* **Task directions**
Look through the lines below and extract each one that contains "caption".

* **Data rows**
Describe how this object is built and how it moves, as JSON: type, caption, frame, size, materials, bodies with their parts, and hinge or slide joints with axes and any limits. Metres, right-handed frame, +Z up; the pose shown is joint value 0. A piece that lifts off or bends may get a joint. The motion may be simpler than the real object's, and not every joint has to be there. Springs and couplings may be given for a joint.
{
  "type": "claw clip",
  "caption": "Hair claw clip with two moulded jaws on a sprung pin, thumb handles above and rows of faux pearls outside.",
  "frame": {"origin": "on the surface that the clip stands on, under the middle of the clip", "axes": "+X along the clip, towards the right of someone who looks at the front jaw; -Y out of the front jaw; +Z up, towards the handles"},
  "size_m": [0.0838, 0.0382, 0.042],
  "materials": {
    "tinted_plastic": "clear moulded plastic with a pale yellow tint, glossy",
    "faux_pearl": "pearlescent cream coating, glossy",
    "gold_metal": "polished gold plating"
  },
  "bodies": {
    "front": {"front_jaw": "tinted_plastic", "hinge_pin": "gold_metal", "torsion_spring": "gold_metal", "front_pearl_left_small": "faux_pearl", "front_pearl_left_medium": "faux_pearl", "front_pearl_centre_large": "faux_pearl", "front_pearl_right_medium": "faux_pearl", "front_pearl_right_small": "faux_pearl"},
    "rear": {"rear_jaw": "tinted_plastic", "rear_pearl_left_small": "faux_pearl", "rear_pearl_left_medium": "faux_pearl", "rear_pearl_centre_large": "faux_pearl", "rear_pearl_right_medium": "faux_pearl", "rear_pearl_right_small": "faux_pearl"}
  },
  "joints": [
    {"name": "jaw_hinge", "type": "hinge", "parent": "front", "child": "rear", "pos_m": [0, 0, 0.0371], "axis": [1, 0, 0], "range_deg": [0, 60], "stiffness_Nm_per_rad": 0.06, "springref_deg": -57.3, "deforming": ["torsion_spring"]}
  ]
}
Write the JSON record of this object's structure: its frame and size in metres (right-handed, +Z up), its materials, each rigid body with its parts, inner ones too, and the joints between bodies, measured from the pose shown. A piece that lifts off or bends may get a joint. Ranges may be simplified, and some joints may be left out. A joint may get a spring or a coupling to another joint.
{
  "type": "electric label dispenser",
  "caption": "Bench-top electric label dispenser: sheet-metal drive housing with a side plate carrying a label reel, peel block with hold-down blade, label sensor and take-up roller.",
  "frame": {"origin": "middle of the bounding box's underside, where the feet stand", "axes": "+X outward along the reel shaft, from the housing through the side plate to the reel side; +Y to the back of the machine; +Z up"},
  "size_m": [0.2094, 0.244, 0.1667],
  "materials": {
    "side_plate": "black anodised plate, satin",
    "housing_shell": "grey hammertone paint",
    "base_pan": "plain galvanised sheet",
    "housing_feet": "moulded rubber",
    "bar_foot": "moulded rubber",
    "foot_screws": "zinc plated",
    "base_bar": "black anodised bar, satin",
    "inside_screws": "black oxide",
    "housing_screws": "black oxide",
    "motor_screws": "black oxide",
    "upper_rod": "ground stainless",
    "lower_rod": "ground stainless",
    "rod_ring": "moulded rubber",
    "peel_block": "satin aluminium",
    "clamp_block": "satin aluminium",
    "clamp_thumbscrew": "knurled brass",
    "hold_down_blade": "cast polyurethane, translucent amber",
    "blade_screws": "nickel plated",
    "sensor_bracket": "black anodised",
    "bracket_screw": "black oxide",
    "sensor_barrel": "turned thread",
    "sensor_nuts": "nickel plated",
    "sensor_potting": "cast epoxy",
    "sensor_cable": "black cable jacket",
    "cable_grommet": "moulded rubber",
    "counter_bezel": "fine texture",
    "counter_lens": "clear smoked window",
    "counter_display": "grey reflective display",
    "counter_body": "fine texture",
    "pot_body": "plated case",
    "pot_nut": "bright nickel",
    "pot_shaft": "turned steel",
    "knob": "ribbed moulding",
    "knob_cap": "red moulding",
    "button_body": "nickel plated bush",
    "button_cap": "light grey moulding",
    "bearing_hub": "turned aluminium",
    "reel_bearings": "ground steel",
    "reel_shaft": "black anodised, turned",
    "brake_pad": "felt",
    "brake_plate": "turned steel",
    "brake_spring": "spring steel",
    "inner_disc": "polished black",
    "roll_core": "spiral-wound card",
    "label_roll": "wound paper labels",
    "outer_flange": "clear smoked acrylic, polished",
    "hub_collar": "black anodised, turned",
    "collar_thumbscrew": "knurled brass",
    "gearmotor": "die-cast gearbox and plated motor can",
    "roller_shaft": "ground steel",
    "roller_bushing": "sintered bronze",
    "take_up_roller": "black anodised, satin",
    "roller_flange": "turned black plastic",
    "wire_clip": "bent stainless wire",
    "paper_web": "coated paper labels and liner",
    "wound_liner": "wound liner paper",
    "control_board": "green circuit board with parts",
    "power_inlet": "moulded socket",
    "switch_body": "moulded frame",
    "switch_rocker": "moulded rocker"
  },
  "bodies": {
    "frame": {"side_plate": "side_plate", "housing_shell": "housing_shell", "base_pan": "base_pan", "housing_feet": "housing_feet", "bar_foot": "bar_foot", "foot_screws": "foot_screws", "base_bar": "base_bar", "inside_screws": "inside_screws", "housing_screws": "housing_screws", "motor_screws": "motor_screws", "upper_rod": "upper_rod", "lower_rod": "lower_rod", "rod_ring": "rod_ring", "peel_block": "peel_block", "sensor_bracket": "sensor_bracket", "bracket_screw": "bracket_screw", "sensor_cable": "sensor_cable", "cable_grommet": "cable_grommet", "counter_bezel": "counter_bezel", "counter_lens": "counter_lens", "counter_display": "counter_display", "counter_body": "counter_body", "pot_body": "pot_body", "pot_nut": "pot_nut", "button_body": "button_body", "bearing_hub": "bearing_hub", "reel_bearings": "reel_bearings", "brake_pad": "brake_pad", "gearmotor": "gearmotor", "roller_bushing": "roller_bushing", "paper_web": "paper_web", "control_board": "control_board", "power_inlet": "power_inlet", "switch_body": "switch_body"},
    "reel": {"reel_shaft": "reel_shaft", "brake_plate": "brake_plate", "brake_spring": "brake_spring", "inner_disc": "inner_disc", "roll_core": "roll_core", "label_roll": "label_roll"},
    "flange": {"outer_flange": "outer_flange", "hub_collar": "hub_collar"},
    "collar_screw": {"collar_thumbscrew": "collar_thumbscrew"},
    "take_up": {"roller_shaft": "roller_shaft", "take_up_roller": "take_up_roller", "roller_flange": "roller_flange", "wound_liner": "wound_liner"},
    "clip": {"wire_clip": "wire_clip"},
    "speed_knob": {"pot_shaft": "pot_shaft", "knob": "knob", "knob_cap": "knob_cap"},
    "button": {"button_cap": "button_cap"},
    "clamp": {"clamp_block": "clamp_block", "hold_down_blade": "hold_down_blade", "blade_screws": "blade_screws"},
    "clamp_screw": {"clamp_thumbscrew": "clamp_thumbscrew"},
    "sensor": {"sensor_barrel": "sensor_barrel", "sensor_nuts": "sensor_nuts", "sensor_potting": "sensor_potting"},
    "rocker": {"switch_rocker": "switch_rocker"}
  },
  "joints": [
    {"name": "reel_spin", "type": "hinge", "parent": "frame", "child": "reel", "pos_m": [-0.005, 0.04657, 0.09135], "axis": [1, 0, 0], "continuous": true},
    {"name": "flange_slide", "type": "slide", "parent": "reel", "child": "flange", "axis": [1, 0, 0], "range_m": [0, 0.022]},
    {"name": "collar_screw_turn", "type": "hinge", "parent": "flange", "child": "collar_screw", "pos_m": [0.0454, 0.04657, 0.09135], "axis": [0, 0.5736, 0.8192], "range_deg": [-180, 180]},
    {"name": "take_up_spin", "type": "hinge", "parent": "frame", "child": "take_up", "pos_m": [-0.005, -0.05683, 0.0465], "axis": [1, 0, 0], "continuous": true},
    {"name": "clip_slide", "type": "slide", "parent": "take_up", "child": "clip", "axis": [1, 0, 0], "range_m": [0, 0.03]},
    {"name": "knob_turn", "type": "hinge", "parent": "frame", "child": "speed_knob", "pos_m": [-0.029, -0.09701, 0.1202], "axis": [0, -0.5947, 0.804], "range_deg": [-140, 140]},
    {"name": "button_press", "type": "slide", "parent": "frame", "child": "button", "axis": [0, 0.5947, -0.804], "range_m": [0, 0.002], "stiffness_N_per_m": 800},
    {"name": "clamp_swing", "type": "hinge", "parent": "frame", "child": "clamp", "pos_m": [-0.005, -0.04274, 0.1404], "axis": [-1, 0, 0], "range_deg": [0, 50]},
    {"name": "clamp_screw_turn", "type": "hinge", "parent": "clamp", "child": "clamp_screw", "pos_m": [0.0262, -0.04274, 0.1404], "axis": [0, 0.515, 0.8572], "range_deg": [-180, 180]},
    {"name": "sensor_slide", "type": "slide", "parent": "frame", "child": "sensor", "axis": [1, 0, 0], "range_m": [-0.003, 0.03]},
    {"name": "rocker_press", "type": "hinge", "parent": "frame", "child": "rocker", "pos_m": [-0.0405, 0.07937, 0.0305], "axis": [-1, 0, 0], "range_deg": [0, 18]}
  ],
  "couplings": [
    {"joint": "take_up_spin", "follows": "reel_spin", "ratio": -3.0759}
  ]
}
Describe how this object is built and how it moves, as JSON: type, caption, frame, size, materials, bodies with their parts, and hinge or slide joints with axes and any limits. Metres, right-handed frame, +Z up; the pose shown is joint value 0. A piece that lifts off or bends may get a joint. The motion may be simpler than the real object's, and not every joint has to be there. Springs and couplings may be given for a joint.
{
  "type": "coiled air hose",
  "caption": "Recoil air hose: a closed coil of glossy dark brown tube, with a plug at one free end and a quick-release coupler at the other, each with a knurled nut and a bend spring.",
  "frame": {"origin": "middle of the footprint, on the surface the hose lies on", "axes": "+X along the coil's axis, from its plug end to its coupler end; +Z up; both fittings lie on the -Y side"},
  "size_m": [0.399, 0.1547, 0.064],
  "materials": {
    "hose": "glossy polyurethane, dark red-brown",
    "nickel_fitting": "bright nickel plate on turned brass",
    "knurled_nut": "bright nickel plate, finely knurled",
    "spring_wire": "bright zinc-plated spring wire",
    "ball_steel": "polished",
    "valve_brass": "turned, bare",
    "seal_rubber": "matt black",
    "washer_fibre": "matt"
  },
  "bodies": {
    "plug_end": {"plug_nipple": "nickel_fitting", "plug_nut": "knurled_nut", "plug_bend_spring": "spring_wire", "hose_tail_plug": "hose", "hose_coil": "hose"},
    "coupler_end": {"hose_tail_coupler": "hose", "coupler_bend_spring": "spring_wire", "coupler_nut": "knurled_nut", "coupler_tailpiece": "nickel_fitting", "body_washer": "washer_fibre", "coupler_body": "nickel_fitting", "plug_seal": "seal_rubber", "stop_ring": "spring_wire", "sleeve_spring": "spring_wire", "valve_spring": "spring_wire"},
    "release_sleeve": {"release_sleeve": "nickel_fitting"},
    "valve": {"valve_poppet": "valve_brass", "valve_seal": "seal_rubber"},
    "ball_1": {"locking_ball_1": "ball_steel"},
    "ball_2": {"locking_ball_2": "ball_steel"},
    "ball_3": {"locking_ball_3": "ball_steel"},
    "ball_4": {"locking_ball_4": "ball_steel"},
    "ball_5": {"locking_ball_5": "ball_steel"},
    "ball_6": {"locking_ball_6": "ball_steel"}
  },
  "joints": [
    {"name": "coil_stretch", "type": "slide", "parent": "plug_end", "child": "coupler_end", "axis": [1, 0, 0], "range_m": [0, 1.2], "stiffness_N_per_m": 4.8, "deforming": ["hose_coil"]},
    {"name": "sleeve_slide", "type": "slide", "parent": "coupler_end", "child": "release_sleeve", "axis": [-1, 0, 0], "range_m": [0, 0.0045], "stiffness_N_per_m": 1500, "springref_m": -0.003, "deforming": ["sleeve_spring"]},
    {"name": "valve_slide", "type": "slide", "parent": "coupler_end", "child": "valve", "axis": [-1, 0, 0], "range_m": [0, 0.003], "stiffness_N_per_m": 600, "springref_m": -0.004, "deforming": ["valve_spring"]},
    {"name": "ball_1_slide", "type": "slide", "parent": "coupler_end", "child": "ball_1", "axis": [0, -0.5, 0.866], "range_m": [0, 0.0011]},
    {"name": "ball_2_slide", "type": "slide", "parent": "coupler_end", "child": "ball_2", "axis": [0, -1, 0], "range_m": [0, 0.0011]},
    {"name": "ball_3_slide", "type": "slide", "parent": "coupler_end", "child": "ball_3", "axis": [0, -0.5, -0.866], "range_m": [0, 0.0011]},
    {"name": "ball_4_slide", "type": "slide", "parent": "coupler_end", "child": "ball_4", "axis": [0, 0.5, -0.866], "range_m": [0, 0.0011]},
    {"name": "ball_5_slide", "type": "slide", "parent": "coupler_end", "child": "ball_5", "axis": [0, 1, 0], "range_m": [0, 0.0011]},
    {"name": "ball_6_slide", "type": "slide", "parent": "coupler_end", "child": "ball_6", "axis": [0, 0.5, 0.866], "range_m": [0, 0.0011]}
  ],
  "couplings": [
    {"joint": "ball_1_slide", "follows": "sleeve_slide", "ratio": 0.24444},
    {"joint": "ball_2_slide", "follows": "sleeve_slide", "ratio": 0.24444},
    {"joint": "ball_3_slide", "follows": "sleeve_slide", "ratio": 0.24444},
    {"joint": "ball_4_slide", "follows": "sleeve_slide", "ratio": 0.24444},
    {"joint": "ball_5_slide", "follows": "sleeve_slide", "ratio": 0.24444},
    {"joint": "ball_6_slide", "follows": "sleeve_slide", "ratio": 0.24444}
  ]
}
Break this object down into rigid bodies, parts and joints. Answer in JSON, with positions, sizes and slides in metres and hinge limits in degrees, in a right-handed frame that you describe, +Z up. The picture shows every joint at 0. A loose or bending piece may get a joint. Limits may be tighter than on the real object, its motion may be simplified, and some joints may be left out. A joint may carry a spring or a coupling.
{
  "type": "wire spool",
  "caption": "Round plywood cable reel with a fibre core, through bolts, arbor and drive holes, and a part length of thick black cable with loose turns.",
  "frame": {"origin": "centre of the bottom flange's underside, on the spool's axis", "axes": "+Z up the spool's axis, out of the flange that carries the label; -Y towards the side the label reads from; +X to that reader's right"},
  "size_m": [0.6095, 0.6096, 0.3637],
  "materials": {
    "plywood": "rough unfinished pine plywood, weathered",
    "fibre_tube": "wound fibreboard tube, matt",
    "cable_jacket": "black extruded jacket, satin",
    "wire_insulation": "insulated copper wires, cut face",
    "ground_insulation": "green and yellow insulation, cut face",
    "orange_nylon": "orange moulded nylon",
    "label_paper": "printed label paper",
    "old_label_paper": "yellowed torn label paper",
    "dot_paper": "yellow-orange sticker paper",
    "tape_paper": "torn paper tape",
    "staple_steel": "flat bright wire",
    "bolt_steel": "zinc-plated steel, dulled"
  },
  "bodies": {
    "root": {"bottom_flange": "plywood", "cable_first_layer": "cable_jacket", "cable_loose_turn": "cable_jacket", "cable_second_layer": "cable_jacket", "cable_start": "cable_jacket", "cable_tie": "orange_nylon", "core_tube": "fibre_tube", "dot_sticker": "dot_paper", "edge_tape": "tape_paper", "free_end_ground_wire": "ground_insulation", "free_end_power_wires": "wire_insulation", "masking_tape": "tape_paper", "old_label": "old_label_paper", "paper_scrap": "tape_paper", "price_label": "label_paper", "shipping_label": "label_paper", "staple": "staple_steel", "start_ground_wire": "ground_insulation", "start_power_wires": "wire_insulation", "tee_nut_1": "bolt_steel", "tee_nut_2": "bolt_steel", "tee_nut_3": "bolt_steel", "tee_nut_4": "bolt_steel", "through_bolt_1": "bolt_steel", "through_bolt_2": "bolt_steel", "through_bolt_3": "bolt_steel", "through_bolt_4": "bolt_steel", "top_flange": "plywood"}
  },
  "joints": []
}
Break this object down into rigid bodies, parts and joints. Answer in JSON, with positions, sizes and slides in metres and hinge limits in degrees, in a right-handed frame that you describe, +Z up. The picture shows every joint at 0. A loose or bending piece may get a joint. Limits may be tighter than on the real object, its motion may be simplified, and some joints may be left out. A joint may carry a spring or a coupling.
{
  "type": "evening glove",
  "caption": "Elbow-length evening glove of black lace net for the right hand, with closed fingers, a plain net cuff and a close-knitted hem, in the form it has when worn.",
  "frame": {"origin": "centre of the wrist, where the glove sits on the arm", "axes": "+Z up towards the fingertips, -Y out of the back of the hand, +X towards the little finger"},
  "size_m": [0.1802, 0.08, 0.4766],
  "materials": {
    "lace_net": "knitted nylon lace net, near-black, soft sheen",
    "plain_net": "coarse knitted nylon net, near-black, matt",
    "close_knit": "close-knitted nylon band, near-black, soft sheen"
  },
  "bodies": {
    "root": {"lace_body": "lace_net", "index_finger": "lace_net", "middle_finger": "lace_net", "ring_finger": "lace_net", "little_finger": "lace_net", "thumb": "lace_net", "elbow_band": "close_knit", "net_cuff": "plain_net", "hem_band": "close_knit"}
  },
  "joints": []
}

* **Reply**
Describe how this object is built and how it moves, as JSON: type, caption, frame, size, materials, bodies with their parts, and hinge or slide joints with axes and any limits. Metres, right-handed frame, +Z up; the pose shown is joint value 0. A piece that lifts off or bends may get a joint. The motion may be simpler than the real object's, and not every joint has to be there. Springs and couplings may be given for a joint.
  "caption": "Hair claw clip with two moulded jaws on a sprung pin, thumb handles above and rows of faux pearls outside.",
  "caption": "Bench-top electric label dispenser: sheet-metal drive housing with a side plate carrying a label reel, peel block with hold-down blade, label sensor and take-up roller.",
Describe how this object is built and how it moves, as JSON: type, caption, frame, size, materials, bodies with their parts, and hinge or slide joints with axes and any limits. Metres, right-handed frame, +Z up; the pose shown is joint value 0. A piece that lifts off or bends may get a joint. The motion may be simpler than the real object's, and not every joint has to be there. Springs and couplings may be given for a joint.
  "caption": "Recoil air hose: a closed coil of glossy dark brown tube, with a plug at one free end and a quick-release coupler at the other, each with a knurled nut and a bend spring.",
  "caption": "Round plywood cable reel with a fibre core, through bolts, arbor and drive holes, and a part length of thick black cable with loose turns.",
  "caption": "Elbow-length evening glove of black lace net for the right hand, with closed fingers, a plain net cuff and a close-knitted hem, in the form it has when worn.",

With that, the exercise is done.